Many blacks who could afford to move far from South L.A. prefer to stay more closely connected with community there, and some who have lived in neighborhoods with very few blacks have moved back to South L.A. for reasons of cultural comfort—to be closer to the institutions, services, and retailers that serve that large black population. Middle-class blacks have developed a strong social, cultural, and commercial focus in Leimert Park.
Despite the recent dispersal, Los Angeles remains quite segregated between blacks and whites. The level of residential segregation can be measured by what demographers call “the index of dissimilarity,” the most widely used statistic for this purpose. John Logan and colleagues at Brown University have calculated that L.A. is the 14th most highly segregated of the 50 U.S. metropolitan areas with the largest black populations.
But such a ranking represents an improvement. Our calculations for 1960 show Los Angeles as the second most segregated metropolitan area in the country; in that year, only Chicago was more segregated.
We have found the segregation that still lingers is no higher between whites and blacks than between whites and Mexicans, or Chinese, or Salvadorans, to name a few of the many new immigrant groups creating their own communities among friends and family who have also made the journey to Los Angeles County.

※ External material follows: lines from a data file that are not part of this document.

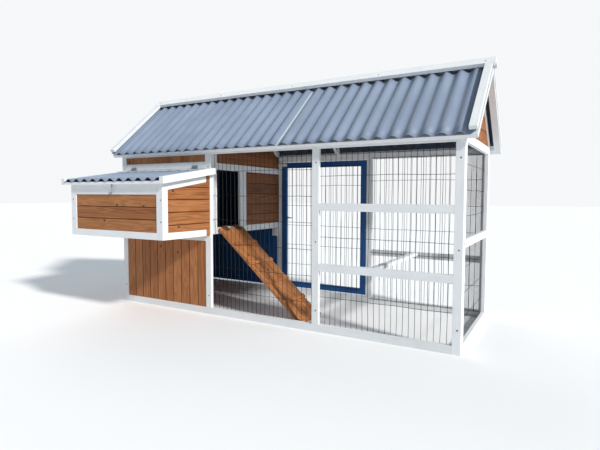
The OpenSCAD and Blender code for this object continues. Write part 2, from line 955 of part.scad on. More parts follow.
module sill_hinge_plates() {
  color(zinc) place()
    for (f = [0.25, 0.75])
      translate([ramp_axis_x, pop_start + f * pop_hole_width, ramp_axis_z])
        rotate([90, 0, 0]) mirror([1, 0, 0]) hinge_fixed(small_hinge_length, 30);
}

// ---- doors ----
module door_hinges_moving(axis_x, flip) {
  for (z = hinge_rows)
    translate([axis_x, door_back + hinge_lift, z])
      mirror([flip ? 1 : 0, 0, 0]) hinge_moving(door_hinge_length, 34);
}

module door_hinges_fixed(axis_x, flip) {
  for (z = hinge_rows)
    translate([axis_x, door_back + hinge_lift, z])
      mirror([flip ? 1 : 0, 0, 0]) hinge_fixed(door_hinge_length, 34);
}

// a bolt's plate with two staples; the bolt slides towards +X
module bolt_plate(x) {
  r = bolt_radius + running_gap;
  mid = bolt_radius + plate + 1.5;
  translate([x, door_back, bolt_height])
    difference() {
      union() {
        stick(0, 0, -15, bolt_plate_length, plate, 30);
        for (s = [2, bolt_plate_length - 10])
          stick(s, 0, -9, 8, mid + bolt_radius + 3, 18);
      }
      translate([-1, mid, 0]) rotate([0, 90, 0]) cylinder(r = r, h = bolt_plate_length + 2);
    }
}

// a bolt drawn back, its nose 8 mm short of the plate's end
module bolt_rod(x) {
  mid = bolt_radius + plate + 1.5;
  translate([x, door_back + mid, bolt_height])
    union() {
      translate([bolt_plate_length - 4 - bolt_length, 0, 0])
        rotate([0, 90, 0]) cylinder(r = bolt_radius, h = bolt_length);
      translate([bolt_plate_length - bolt_length + 4, 0, 0])
        rotate([-90, 0, 0]) cylinder(r = bolt_radius * 0.75, h = 18);
    }
}

module bolt_keeper(x) {
  r = bolt_radius + running_gap;
  mid = bolt_radius + plate + 1.5;
  translate([x, door_back, bolt_height])
    difference() {
      union() {
        stick(0, 0, -15, 16, plate, 30);
        stick(2, 0, -9, 8, mid + bolt_radius + 3, 18);
      }
      translate([-1, mid, 0]) rotate([0, 90, 0]) cylinder(r = r, h = 20);
    }
}

module mesh_door_stiles() {
  color(blue) place()
    for (x = [mesh_door_left, mesh_door_right - W])
      stick(x, door_front, door_bottom, W, door_back - door_front, door_top - door_bottom);
}

module mesh_door_rails() {
  x = mesh_door_left + W;
  w = mesh_door_right - mesh_door_left - 2 * W;
  color(blue) place()
    for (z = [door_bottom, door_top - W])
      stick(x, door_front, z, w, door_back - door_front, W);
}

module mesh_door_mesh() {
  x = mesh_door_left + W;
  w = mesh_door_right - mesh_door_left - 2 * W;
  h = door_top - door_bottom - 2 * W;
  color(dark) place()
    translate([0, door_front, 0]) mirror([0, 1, 0])
      mesh_along_x(x, 0, door_bottom + W, w, h, wire_row_pitch);
}

module mesh_door_fittings() {
  color(zinc) place() {
    door_hinges_moving(mesh_door_right + door_gap / 2, false);
    translate([mesh_door_left, 0, 0]) mirror([1, 0, 0]) bolt_plate(-bolt_plate_length - 1);
  }
}

module mesh_door_bolt() {
  color(zinc) place()
    translate([mesh_door_left, 0, 0]) mirror([1, 0, 0]) bolt_rod(-bolt_plate_length - 1);
}

module solid_door_frame() {
  w = solid_door_right - solid_door_left;
  h = door_top - door_bottom;
  deep = door_back - door_front;
  color(blue) place()
    difference() {
      stick(solid_door_left, door_front, door_bottom, w, deep, h);
      stick(solid_door_left + W, door_front - 1, door_bottom + W, w - 2 * W, deep + 2,
        floor_height - door_bottom - W);
      stick(solid_door_left + W, door_front - 1, floor_height + W, w - 2 * W, deep + 2,
        door_top - W - floor_height - W);
    }
}

module solid_door_boards() {
  x = solid_door_left + W;
  w = solid_door_right - solid_door_left - 2 * W;
  y = door_front + 2;
  color(blue) place() {
    upright_boards(x, y, door_bottom + W, w, board_thickness, floor_height - door_bottom - W);
    upright_boards(x, y, floor_height + W, w, board_thickness, door_top - floor_height - 2 * W);
  }
}

module solid_door_fittings() {
  color(zinc) place() {
    door_hinges_moving(solid_door_left - door_gap / 2, true);
    bolt_plate(solid_door_right - bolt_plate_length - 1);
  }
}

module solid_door_bolt() {
  color(zinc) place() bolt_rod(solid_door_right - bolt_plate_length - 1);
}

// the hinge halves and the keepers on the posts of the back wall
module back_post_fittings() {
  color(zinc) place() {
    door_hinges_fixed(mesh_door_right + door_gap / 2, false);
    door_hinges_fixed(solid_door_left - door_gap / 2, true);
    bolt_keeper(back_starts[1] + 1);
    translate([back_starts[1] + W, 0, 0]) mirror([1, 0, 0]) bolt_keeper(1);
  }
}

front_posts();
front_rails();
house_front_rails();
house_front_boards();
front_mesh_middle();
front_mesh_run();
end_posts();
end_rails();
right_end_mesh();
left_end_boards();
gable_rafters();
gable_boards();
house_wall_posts();
house_wall_rails();
house_wall_boards();
house_wall_gable();
inner_rafters();
eaves_battens();
verge_battens();
ridge_beam();
roof_sheet_front_left();
roof_sheet_front_right();
roof_sheet_back_left();
roof_sheet_back_right();
ridge_boards();
barge_boards();
house_floor();
back_posts();
back_rails();
run_back_mesh();
door_stops();
perch();
nest_posts();
nest_front_rails();
nest_front_boards();
nest_side_rails();
nest_side_boards();
nest_floor();
nest_dividers();
nest_fittings();
lid_side_rails();
lid_battens();
lid_sheet();
lid_fittings();
lid_hook();
ramp_board();
ramp_cleats();
ramp_hinge_leaves();
sill_hinge_plates();
mesh_door_stiles();
mesh_door_rails();
mesh_door_mesh();
mesh_door_fittings();
mesh_door_bolt();
solid_door_frame();
solid_door_boards();
solid_door_fittings();
solid_door_bolt();
back_post_fittings();
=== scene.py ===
import json
import math
import random

import bmesh
import bpy
import numpy as np
from mathutils import Matrix, Vector

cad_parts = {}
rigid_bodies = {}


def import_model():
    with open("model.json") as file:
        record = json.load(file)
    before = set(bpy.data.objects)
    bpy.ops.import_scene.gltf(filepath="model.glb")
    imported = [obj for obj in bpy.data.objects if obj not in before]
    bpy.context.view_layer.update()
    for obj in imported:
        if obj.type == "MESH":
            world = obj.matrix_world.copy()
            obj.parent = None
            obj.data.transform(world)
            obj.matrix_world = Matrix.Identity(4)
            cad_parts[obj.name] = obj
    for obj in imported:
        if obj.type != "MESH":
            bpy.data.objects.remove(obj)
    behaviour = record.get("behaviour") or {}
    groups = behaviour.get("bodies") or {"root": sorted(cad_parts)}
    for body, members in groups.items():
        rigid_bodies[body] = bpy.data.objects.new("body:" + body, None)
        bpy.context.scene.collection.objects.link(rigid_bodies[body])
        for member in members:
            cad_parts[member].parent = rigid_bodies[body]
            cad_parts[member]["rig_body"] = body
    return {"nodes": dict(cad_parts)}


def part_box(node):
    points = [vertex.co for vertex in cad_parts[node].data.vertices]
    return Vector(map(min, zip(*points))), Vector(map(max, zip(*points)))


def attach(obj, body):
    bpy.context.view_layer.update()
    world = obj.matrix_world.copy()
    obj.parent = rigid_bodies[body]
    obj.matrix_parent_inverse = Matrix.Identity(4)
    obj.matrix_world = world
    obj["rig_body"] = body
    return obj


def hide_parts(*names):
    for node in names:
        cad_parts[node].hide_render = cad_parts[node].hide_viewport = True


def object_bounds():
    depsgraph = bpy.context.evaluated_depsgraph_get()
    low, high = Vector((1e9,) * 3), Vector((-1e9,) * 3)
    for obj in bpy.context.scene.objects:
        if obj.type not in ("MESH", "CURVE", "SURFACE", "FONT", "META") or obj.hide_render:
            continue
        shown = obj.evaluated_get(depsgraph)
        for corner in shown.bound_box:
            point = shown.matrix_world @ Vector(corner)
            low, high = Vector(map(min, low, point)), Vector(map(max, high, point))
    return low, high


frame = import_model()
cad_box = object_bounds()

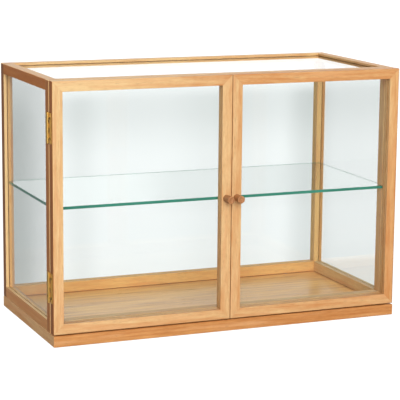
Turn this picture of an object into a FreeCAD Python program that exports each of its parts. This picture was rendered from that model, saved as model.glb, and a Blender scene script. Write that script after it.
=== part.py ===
import FreeCAD, Part
import math
import os

# Glass display cabinet in oak: a framed carcass with glass on four sides, on a low plinth,
# with two framed glass doors on brass hinges, a glass shelf and a wooden floor.
# Millimetres. X runs along the width, -Y is the front, Z is up. The origin lies on the
# floor, under the middle of the cabinet with its knobs.

# Overall sizes, without knobs and hinge barrels
cabinet_width = 630.0
cabinet_depth = 300.0
cabinet_height = 440.0

# Carcass frame
post_size = 18.0
top_rail_height = 18.0
bottom_rail_height = 20.0
arris = 0.8

# Plinth frame and floor panel
plinth_height = 19.0
plinth_member_width = 34.0
floor_thickness = 6.0
floor_inset = 10.0
floor_play = 0.3

# Doors
door_thickness = 18.0
door_member_width = 17.5
door_back_gap = 1.5
door_meeting_gap = 1.2
door_bottom_gap = 2.0

# Panes and their grooves
pane_thickness = 3.0
pane_play = 0.15
pane_end_play = 0.5
groove_depth = 6.0
side_pane_lip = 5.5
top_pane_lip = 4.5

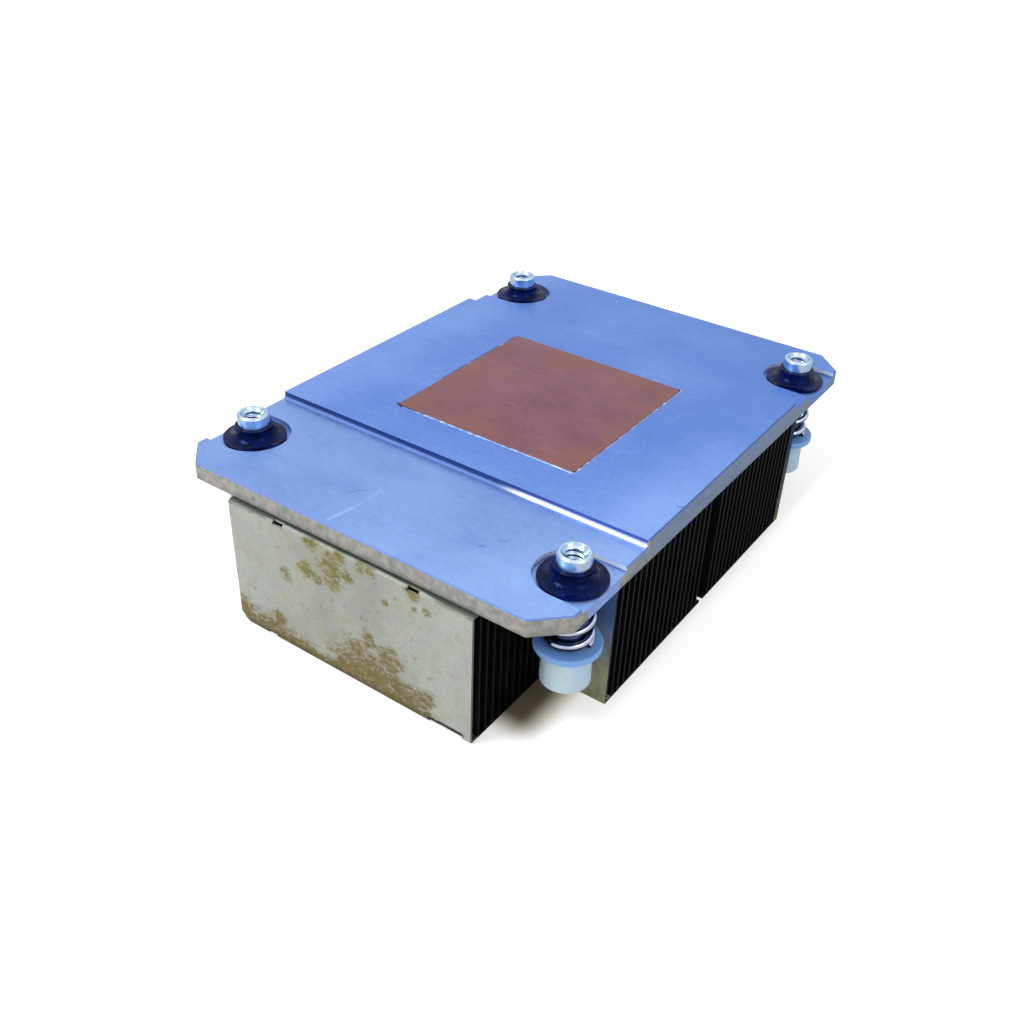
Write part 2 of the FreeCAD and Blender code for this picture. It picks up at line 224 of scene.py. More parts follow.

Those communities may too disperse in time. L.A.’s desegregation since 1960 was most directly the result of blacks moving slowly but steadily out of their segregated ghettos into what had been mostly white suburban neighborhoods. Our mapping shows that the major sources of the diminished numbers of blacks in L.A. County are still those leaving old black concentrations that had been built up in the days of segregated housing.
So South L.A., as now constituted, represents a legacy of both segregation and desegregation. Or to put it another way: South L.A. and its people, through their movement, have reshaped not only their region but also communities throughout Southern California.